While this algorithm does not focus on efficiency it does focus on correctness.

With our program type checked, meaning we have enacted type safety i.e., memory access control, we can begin to generate code.

Code Generation

For our compiler our target code was a RISC like ISA called DISM or Diminished Instruction Set Machine. DISM is comprised of 12 commands including the standard loading and storing, and the ability to print natural numbers and read natural numbers in as featured instructions.

We again begin with our AST and start recursively traversing the AST to generate our program in DISM, which are the instructions a machine can understand and execute.

To understand code generation for DJ, we need to understand how we have memory layed out as that determines how our program will work with the machine.

DISM memory layout

Conclusion

In conclusion, Compilers was probably the most challenging class I have ever taken. The course takes decades of research and theory and brings it all together to implement something non-trivial and in my eyes magical -- a compiler.

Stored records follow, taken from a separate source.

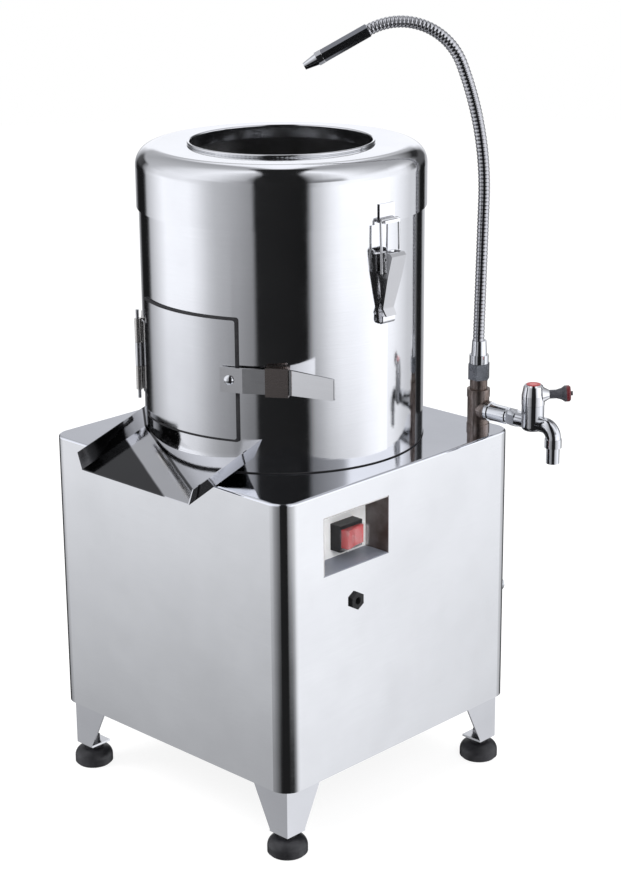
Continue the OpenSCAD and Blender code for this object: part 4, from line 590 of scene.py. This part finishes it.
ground = {"radius": 6.0, "hole": 0.001, "rings": 6, "around": 64, "below": 0.0004, "color": (0.86, 0.86, 0.87),
          "glow": 1.16, "share": 0.75}


def makeFloor(s):
    # a wide disc just under the feet; the camera sees part of it glow so that it stays white
    rings = np.linspace(0, 1, s["rings"])[:, None] ** 2 * s["radius"] + s["hole"]
    turn = np.linspace(0, 2 * np.pi, s["around"], endpoint=False)[None]
    points = np.stack([rings * np.cos(turn), rings * np.sin(turn), 0 * rings * turn - s["below"]], axis=-1)
    material = bpy.data.materials.new("paleFloor")
    material.use_nodes = True
    graph = Graph(material.node_tree)
    graph.tree.nodes.clear()
    matt = graph.node("ShaderNodeBsdfDiffuse", {"Color": rgba(s["color"])})
    glow = graph.node("ShaderNodeEmission", {"Color": (1, 1, 1, 1), "Strength": s["glow"]})
    rays = graph.node("ShaderNodeLightPath").outputs
    share = graph.math("MULTIPLY", rays["Is Camera Ray"], s["share"])
    mixed = graph.node("ShaderNodeMixShader", {0: share, 1: matt.outputs[0], 2: glow.outputs[0]})
    output = graph.node("ShaderNodeOutputMaterial")
    graph.tree.links.new(mixed.outputs[0], output.inputs[0])
    floor = gridSurface("floor", points, material, closedV=True)
    floor.data.flip_normals()
    floor.visible_glossy = False


makeFloor(ground)

lamps = [
    {"name": "keyLamp", "from": (-1.6, -2.2, 2.6), "size": 1.6, "power": 60},
    {"name": "fillLamp", "from": (2.4, -1.2, 2.0), "size": 1.8, "power": 45},
    {"name": "topLamp", "from": (0.2, 0.8, 3.0), "size": 1.8, "power": 40},
]


lampAim = Vector((0, 0, 0.5))


def makeLamp(s):
    light = bpy.data.lights.new(s["name"], "AREA")
    light.shape = "DISK"
    light.size = s["size"]
    light.energy = s["power"]
    lamp = bpy.data.objects.new(s["name"], light)
    lamp.location = s["from"]
    lamp.rotation_euler = (Vector(s["from"]) - lampAim).to_track_quat("Z", "Y").to_euler()
    lamp.visible_glossy = False
    bpy.context.scene.collection.objects.link(lamp)


for lampSettings in lamps:
    makeLamp(lampSettings)

scene = bpy.context.scene
scene.view_settings.view_transform = "Standard"
print("stage set")
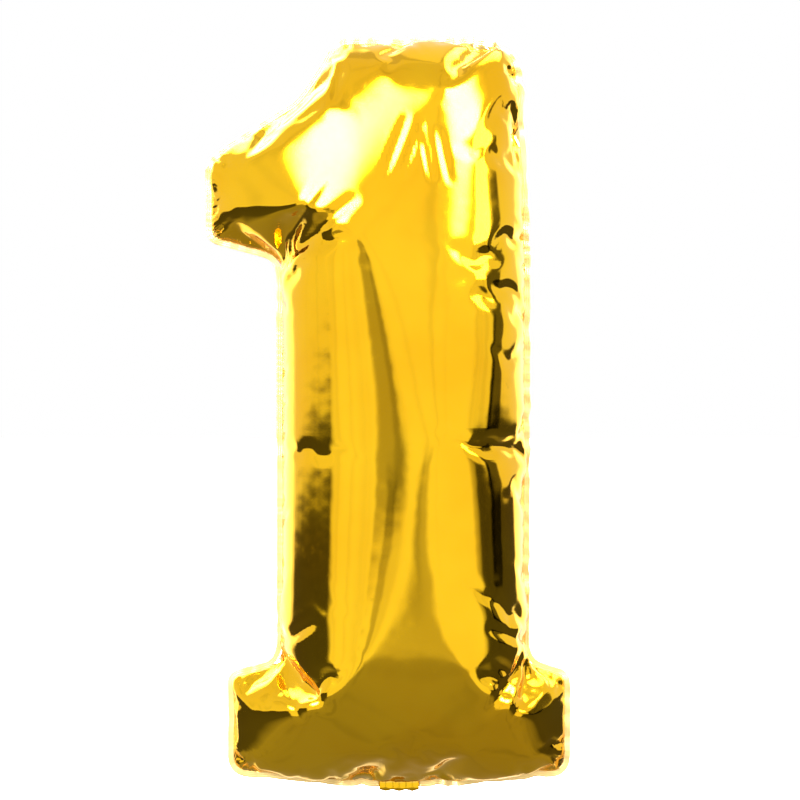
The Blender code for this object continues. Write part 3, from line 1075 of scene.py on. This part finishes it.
class BALLOON_OT_stage(bpy.types.Operator):
    """Lay the floor and set the lights and the camera."""

    bl_idname = "balloon.stage"
    bl_label = "Set stage"

    def execute(self, context):
        stage = context.scene.balloon_stage
        self.lay_floor(stage)
        self.set_surroundings()
        for name, turn, rise, size, glare, mirrored in LAMPS:
            self.softbox(name, aim(turn, rise), size, glare, mirrored, stage.aim_height)
        right_of_neck = 0.001
        camera = bpy.data.objects.new("camera", bpy.data.cameras.new("camera"))
        camera.data.lens = stage.lens
        distance = stage.view_height * stage.lens / camera.data.sensor_width
        camera.location = (right_of_neck, -distance, stage.aim_height)
        camera.rotation_euler = (math.radians(90), 0, 0)
        context.scene.collection.objects.link(camera)
        context.scene.camera = camera
        context.scene.view_settings.view_transform = "Standard"
        return {"FINISHED"}

    @staticmethod
    def lay_floor(stage):
        """A wide pale floor under the neck."""
        bpy.ops.mesh.primitive_plane_add(size=60, location=(0, 0, -stage.floor_drop))
        floor = bpy.context.object
        floor.name = "floor"
        material = bpy.data.materials.new("studio_floor")
        recipe = Recipe(material)
        place = recipe.node("ShaderNodeTexCoord", output=3)
        tone = recipe.smooth(recipe.noise(place, 0.8), 0.3, 0.7)
        colour = recipe.mix(tone, (0.92, 0.92, 0.91, 1), (0.95, 0.95, 0.945, 1))
        shader = recipe.node(
            "ShaderNodeBsdfPrincipled",
            None,
            Base_Color=colour,
            Roughness=0.8,
            Emission_Color=(1, 1, 1, 1),
            Emission_Strength=0.4,
        )
        recipe.node("ShaderNodeOutputMaterial", None, Surface=shader)
        floor.data.materials.append(material)
        floor.visible_glossy = False

    @staticmethod
    def set_surroundings():
        """What the foil mirrors: a bright room, dark low at its sides, with an overexposed backdrop."""
        world = bpy.data.worlds.new("studio")
        bpy.context.scene.world = world
        recipe = Recipe(world)
        direction = recipe.node("ShaderNodeTexCoord")
        side, depth, height = recipe.split(direction)
        blur = recipe.noise(direction, 3.2, 1.5) - 0.5
        ahead = depth / (1.0001 - height * height) ** 0.5 + blur * 0.34
        level = height * 0.5 + blur * 0.022 + recipe.smooth(side, -0.3, 0.3, 0.511, 0.5)
        front = recipe.ramp(level, FRONT_STOPS)
        sides = recipe.ramp(level, SIDE_STOPS)
        back = recipe.ramp(level, BACK_STOPS)
        glow = recipe.mix(recipe.smooth(ahead, -0.53, -0.43), front, sides)
        glow = recipe.mix(recipe.smooth(ahead, 0.48, 0.62), glow, back)
        straight_back = recipe.smooth(ahead, 0.84, 0.97) * recipe.smooth(height, -0.4, -0.2)
        glow = recipe.mix(straight_back, glow, BACKDROP)

        facing = recipe.smooth(depth, -0.2, 0.2, 1.0, 0.0)
        stand = recipe.band(side + blur * 0.3, -0.32, -0.05, 0.07) * recipe.band(height, -0.14, 0.08, 0.07)
        legs = recipe.band(side, -0.22, -0.12, 0.05) + recipe.band(side, 0.10, 0.24, 0.08)
        legs = legs * recipe.band(height, -0.42, -0.11, 0.08)
        upright = recipe.noise(recipe.join(side * 6.0, depth * 6.0, height), 1.0, 1.0)
        drapes = recipe.smooth(upright, 0.50, 0.75)
        shade = facing * (stand * 0.55 + legs * 0.45 + drapes * 0.18)
        doorway = recipe.band(ahead, -0.12, 0.10, 0.06) * recipe.band(height, -0.10, 0.25, 0.04)
        shade = shade + doorway * recipe.smooth(side, 0.2, 0.4) * 0.88
        glow = recipe.mix(shade, glow, (0.0, 0.0, 0.0, 1))
        for turn, rise, inner, outer, glare in PATCHES:
            lit = recipe.lobe(direction, aim(turn, rise), inner, outer)
            glow = recipe.mix(lit, glow, (glare, glare, glare, 1))

        camera_ray = recipe.node("ShaderNodeLightPath")
        colour = recipe.mix(camera_ray, glow, (1, 1, 1, 1))
        background = recipe.node("ShaderNodeBackground", None, Color=colour, Strength=1.0)
        recipe.node("ShaderNodeOutputWorld", None, Surface=background)

    @staticmethod
    def softbox(name, away, size, glare, mirrored, aim_height):
        """A lamp that lies this way from the balloon's middle."""
        light = bpy.data.lights.new(name, "AREA")
        light.shape = "RECTANGLE"
        light.size, light.size_y = size
        light.energy = glare * math.pi * size[0] * size[1]
        lamp = bpy.data.objects.new(name, light)
        lamp.location = away * LAMP_DISTANCE + Vector((0, 0, aim_height))
        lamp.rotation_mode = "QUATERNION"
        lamp.rotation_quaternion = away.to_track_quat("Z", "Y")
        lamp.visible_glossy = mirrored
        bpy.context.scene.collection.objects.link(lamp)


class BALLOON_PT_panel(bpy.types.Panel):
    """The balloon's operators and sizes."""

    bl_idname = "BALLOON_PT_panel"
    bl_label = "Foil number balloon"
    bl_space_type = "VIEW_3D"
    bl_region_type = "UI"
    bl_category = "Balloon"

    def draw(self, context):
        for name, group in GROUPS.items():
            box = self.layout.box()
            for key in group.__annotations__:
                box.prop(getattr(context.scene, name), key)
        for operator in OPERATORS:
            self.layout.operator(operator.bl_idname)


GROUPS = {
    "balloon_film": BalloonFilm,
    "balloon_gold": BalloonGold,
    "balloon_tail": BalloonTail,
    "balloon_stage": BalloonStage,
}
OPERATORS = (BALLOON_OT_envelope, BALLOON_OT_tail, BALLOON_OT_valve, BALLOON_OT_stage)


def register():
    """Adds the classes and the scene's settings."""
    for kind in (*GROUPS.values(), *OPERATORS, BALLOON_PT_panel):
        bpy.utils.register_class(kind)
    for name, group in GROUPS.items():
        setattr(bpy.types.Scene, name, PointerProperty(type=group))


def unregister():
    """Takes them away again."""
    for name in GROUPS:
        delattr(bpy.types.Scene, name)
    for kind in reversed((*GROUPS.values(), *OPERATORS, BALLOON_PT_panel)):
        bpy.utils.unregister_class(kind)


def main():
    """Builds the balloon and its stage."""
    register()
    bpy.ops.balloon.envelope()
    bpy.ops.balloon.tail()
    bpy.ops.balloon.valve()
    bpy.ops.balloon.stage()


if __name__ == "__main__":
    main()
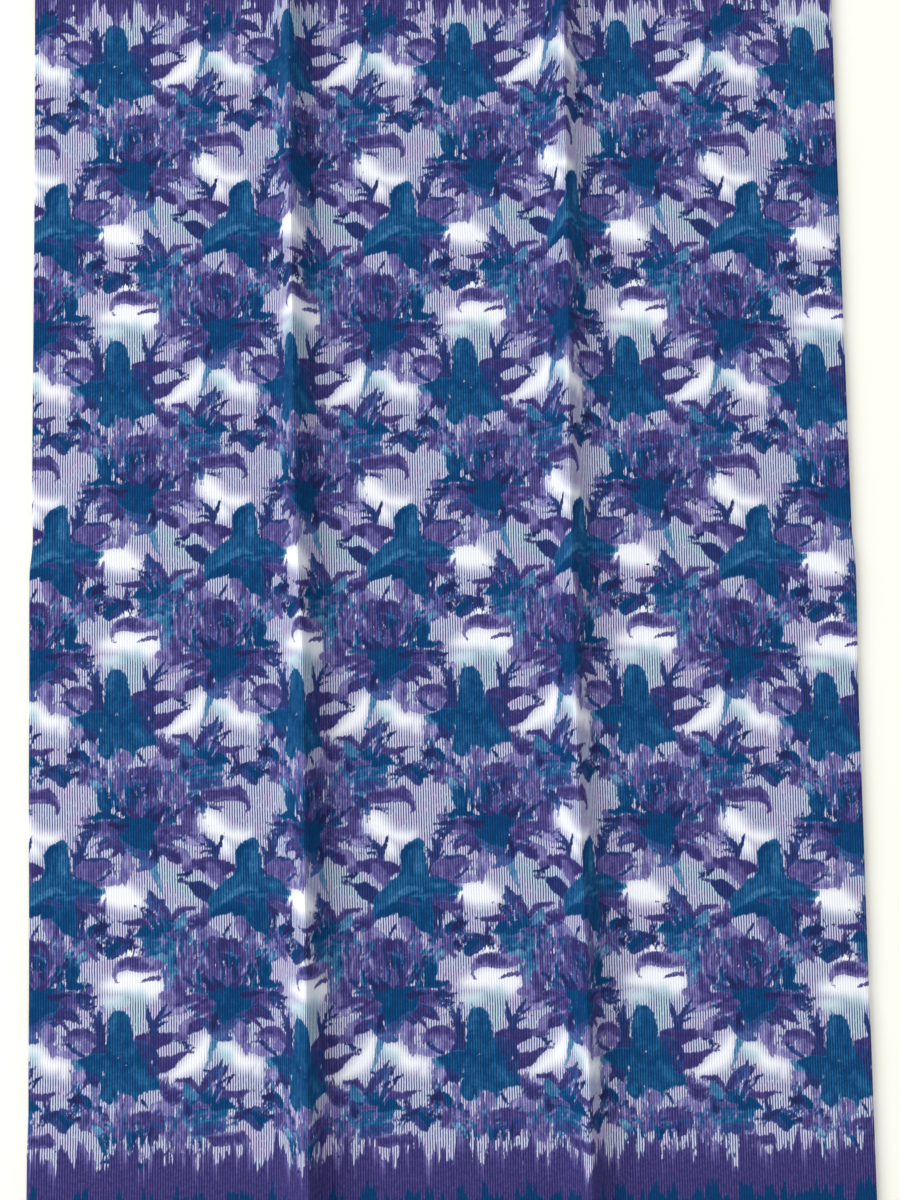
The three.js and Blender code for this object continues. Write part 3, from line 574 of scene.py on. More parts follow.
# The mirrored copy has its own hooked leaf, darker, and its own flower, broad and mottled.
BROAD_STROKES = [
    (BARE, 0, [(97, -59, 2), (103, -62, 4), (107, -70, 4), (105, -79, 3)]),
    (BARE, 0, [(70, -80, 3), (67, -85, 5), (66, -91, 3)]),
    (NAVY, 0.66, [(56, -66, 3), (62, -70, 5), (67, -74, 3)]),
    (PURPLE, 0.80, [(68, -65, 3.6), (76, -65.6, 5), (84, -66, 4.8), (91, -67.4, 3.4),
                    (97, -70, 2.6), (100.6, -73.4, 2.2), (101.4, -77, 1.4), (99.6, -80, 0.4)]),
    (PURPLE, 0.56, [(76, -68, 0.8), (85, -68, 1.6), (92, -69.4, 0.8)]),
    (NAVY, 0.76, [(70, -74.6, 1.4), (75, -76, 1.2), (81, -79.4, 0.4)]),
    (PURPLE, 0.82, [(60, -116, 3), (68, -116.6, 4.6), (76, -118, 4), (84, -119.4, 1.6)]),
    (PURPLE, 0.58, [(70, -119, 3), (74, -124, 5), (78, -129, 4), (80, -133, 1.4)]),
    (NAVY, 0.80, [(56, -134, 3), (63, -137, 6), (70, -142, 5.4), (74, -147, 2)]),
    (PURPLE, 0.16, [(67, -124, 0.5), (69.6, -129, 1), (71.4, -133, 0.5)]),
    (NAVY, 0.72, [(106, -103, 1.4), (111, -110, 3.4), (114, -119, 5), (116, -130, 4)]),
    (PURPLE, 0.62, [(118, -122, 4.4), (126, -120.6, 7), (134, -118.8, 5.8), (140.6, -115.4, 1)]),
    (NAVY, 0.72, [(118, -114, 0.6), (127, -113.6, 1.6), (136, -113.4, 1.4), (141, -116, 0.6)]),
    (PURPLE, 0.66, [(120, -131, 2), (128, -131.4, 2.6), (136, -131, 1)]),
    (TEAL, 0.75, [(100, -126, 11), (100, -138, 14.5), (101, -147, 12), (102, -154, 8)]),
    (TEAL, 0.75, [(101, -132, 11), (100, -121, 10.6), (100.6, -112, 10), (102.8, -105, 6.8),
                  (104.6, -101, 2)]),
    (TEAL, 0.92, [(91.6, -124, 1.4), (92.4, -114, 2), (96, -106, 1.8), (103, -101.6, 1.2)]),
    (TEAL, 0.62, [(104, -128, 2.6), (103.6, -118, 3.2), (104.6, -109, 1.4)]),
    (TEAL, 0.70, [(98, -133, 9), (88, -138, 10), (79, -146, 8.6), (74, -151.6, 5.8),
                  (70.4, -156.6, 1)]),
    (TEAL, 0.92, [(94, -147, 4), (85, -151, 4.6), (77, -154, 3.4), (72, -156.4, 1)]),
    (TEAL, 0.78, [(104, -134, 10), (114, -136, 9.4), (123, -137, 7.4), (131.6, -137, 2.4)]),
    (TEAL, 0.92, [(97, -142, 9), (94, -150, 7), (90, -157, 2.6)]),
    (NAVY, 0.74, [(115, -148, 6), (116, -153, 7.4), (115.6, -160, 7), (115.6, -168, 4.6),
                  (116, -174, 1)]),
    (TEAL, 0.86, [(104, -144, 9), (106, -154, 8.4), (109, -163, 6), (113, -171, 1.8)]),
    (NAVY, 0.66, [(114, -142, 3), (121, -144.4, 4.4), (128, -145, 3), (133, -143, 1)]),
    (PURPLE, 0.78, [(118, -148, 2), (124, -150, 3.4), (131, -151, 3), (137, -152.4, 1)]),
    (TEAL, 0.56, [(80, -146, 1), (88, -140, 2.2), (97, -136.6, 3), (106, -137, 1.6)]),
    (TEAL, 0.60, [(98, -143, 0.8), (105, -141.6, 1.8), (114, -141.4, 1)]),
    (TEAL, 0.62, [(112, -133, 1), (120, -133.4, 2), (127, -134, 1)]),
    (NAVY, 0.70, [(90, -144, 1.4), (98, -146, 2), (104, -149, 1)]),
    (BARE, 0, [(108.8, -105, 0.4), (110.6, -112, 0.9), (112, -120, 1), (112.8, -127, 0.5)]),
]

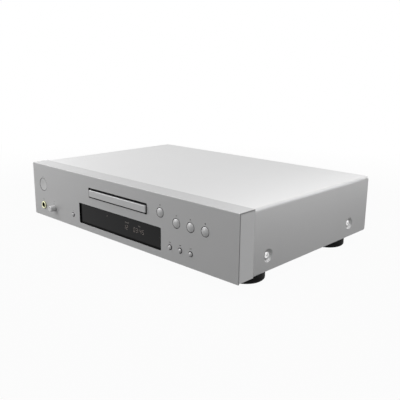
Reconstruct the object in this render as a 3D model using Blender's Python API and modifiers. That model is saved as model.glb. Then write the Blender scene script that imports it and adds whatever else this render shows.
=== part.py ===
"""A front-loading disc player, modelled piece by piece in metres.

X runs to the right as the front is faced, Y runs from front to back and Z runs up.
The origin is on the floor, under the middle of the whole player.
Most places are measured from the datum: the middle of the front plate's lower front edge.
"""
import math

import bmesh
import bpy
from mathutils import Matrix, Vector

mm = 0.001

# Whole body
body_width = 435.0 * mm
casing_depth = 294.0 * mm
plate_height = 84.3 * mm
seat_gap = 0.3 * mm
cut_overrun = 1.0 * mm
joint_overlap = 0.5 * mm
merge_reach = 0.01 * mm

# Facets of round pieces
wide_sides = 30
round_sides = 24
inner_sides = 16
small_sides = 12
tray_sides = 48
crown_steps = 2
corner_steps = 4
sharp_angle = math.radians(35.0)

# Feet and their screws
foot_height = 17.1 * mm
foot_radius = 25.2 * mm
foot_chamfer = 2.3 * mm
foot_inset = 33.5 * mm
front_foot_y = 53.0 * mm
rear_foot_inset = 51.0 * mm
foot_well_radius = 9.0 * mm
foot_well_depth = 11.0 * mm
foot_screw_radius = 1.5 * mm
foot_screw_head_radius = 3.6 * mm
foot_screw_head_height = 2.4 * mm
screw_clearance = 0.35 * mm
screw_reach = 3.0 * mm

# Front plate: a face with a lip along its top
plate_thickness = 2.0 * mm
lip_depth = 27.0 * mm
lip_thickness = 1.8 * mm
plate_edge_radius = 0.8 * mm
plate_drop = 3.0 * mm

# End caps of the front unit
cap_width = 13.0 * mm
cap_wall = 2.2 * mm
cap_rise = 1.0 * mm
cap_edge_radius = 0.6 * mm

# Moulded frame behind the front plate
subframe_wall = 1.9 * mm
board_post_radius = 3.2 * mm
board_post_inset = 28.0 * mm
board_post_drop = 6.3 * mm
pane_rail_width = 2.0 * mm
pane_rail_depth = 3.6 * mm

# Tray slot and display window in the front
tray_x = -2.5 * mm
tray_drop = 25.0 * mm
slot_height = 15.0 * mm
slot_corner_radius = 0.8 * mm
window_x = -1.4 * mm
window_width = 179.8 * mm
window_rise = 9.3 * mm
window_slot_gap = 11.8 * mm
window_corner_radius = 1.5 * mm
pane_margin = 2.0 * mm
pane_thickness = 1.5 * mm
tube_x = 8.0 * mm
tube_width = 112.0 * mm
tube_margin = 3.35 * mm
tube_depth = 5.4 * mm

# Control board with its switches
board_y = 14.0 * mm
board_thickness = 1.6 * mm
board_margin = 3.0 * mm
board_notch_margin = 7.0 * mm
board_notch_drop = 4.0 * mm
switch_width = 6.0 * mm
switch_height = 3.5 * mm

# Buttons
button_gap = 0.4 * mm
button_flange = 1.3 * mm
button_flange_thickness = 1.2 * mm
button_stem_radius = 1.8 * mm
button_travel = 1.0 * mm
power_inset = 28.0 * mm
power_radius = 10.2 * mm
power_proud = 0.5 * mm
power_dish = 0.6 * mm
upper_row_drop = 7.5 * mm
open_rise = 0.7 * mm
upper_row_shares = (0.1627, 0.3524, 0.509, 0.6656)
play_radius = 6.9 * mm
play_proud = 0.4 * mm
play_crown = 0.9 * mm
lower_row_rise = 18.2 * mm
lower_row_shares = (0.1302, 0.2717, 0.4132)
skip_radius = 3.5 * mm
skip_proud = 1.5 * mm
skip_crown = 0.3 * mm
dimmer_gap = 16.7 * mm
dimmer_radius = 3.2 * mm

# Headphone socket
jack_inset = 27.5 * mm
jack_radius = 5.5 * mm
jack_proud = 1.5 * mm
jack_bore_radius = 3.3 * mm
jack_body_width = 14.0 * mm
jack_body_depth = 31.0 * mm
jack_back_wall = 2.0 * mm

# Level knob and its potentiometer
knob_spacing = 30.0 * mm
knob_radius = 4.8 * mm
knob_length = 9.5 * mm
knob_edge = 0.5 * mm
knob_bore_radius = 3.2 * mm
knob_bore_depth = 7.0 * mm
knob_slot_width = 1.0 * mm
pot_shaft_radius = 2.8 * mm
pot_body_width = 11.0 * mm
pot_body_depth = 6.5 * mm

# Sheet metal casing
cover_thickness = 1.0 * mm
cover_radius = 3.5 * mm
cover_step_down = 0.2 * mm
cover_overlap = 0.3 * mm
panel_seam = 0.4 * mm
rear_corner_radius = 3.0 * mm
chassis_thickness = 1.0 * mm
chassis_flange_height = 40.0 * mm
chassis_front_height = 10.0 * mm
rear_panel_thickness = 1.0 * mm
rear_flange_depth = 12.0 * mm
tab_width = 18.0 * mm
tab_height = 14.0 * mm
tab_screw_drop = 8.0 * mm
tab_inset = 57.5 * mm

# Cover screws in their pressed dimples
dimple_radius = 8.6 * mm
dimple_depth = 2.0 * mm
dimple_floor_radius = 5.4 * mm
side_screw_rise = 22.1 * mm
front_side_screw_y = 54.6 * mm
rear_side_screw_inset = 48.6 * mm
side_screw_head_radius = 4.5 * mm
side_screw_head_height = 1.8 * mm
side_screw_radius = 1.9 * mm
rear_screw_head_radius = 3.6 * mm
rear_screw_head_height = 2.2 * mm
rear_screw_radius = 1.5 * mm
dome_share = 0.8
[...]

After taking this course, I feel more competent as a computer scientist as I have a better understanding of what our programs are doing when we run something like 'gcc'. Not only do I have a understanding our what compilers do, I am able to understand error messages with much more ease. Additionally, I understand how programs layout memory and how they all come together to interact with each other to produce the code that runs much of our society.

By no means does this single course bring me to the depth of modern day compilers and everything that takes place in industry. However, the course gave me all the tools and concepts I need to start a career in compilers and it (in my opinion) has made me a more competent and able computer scientist.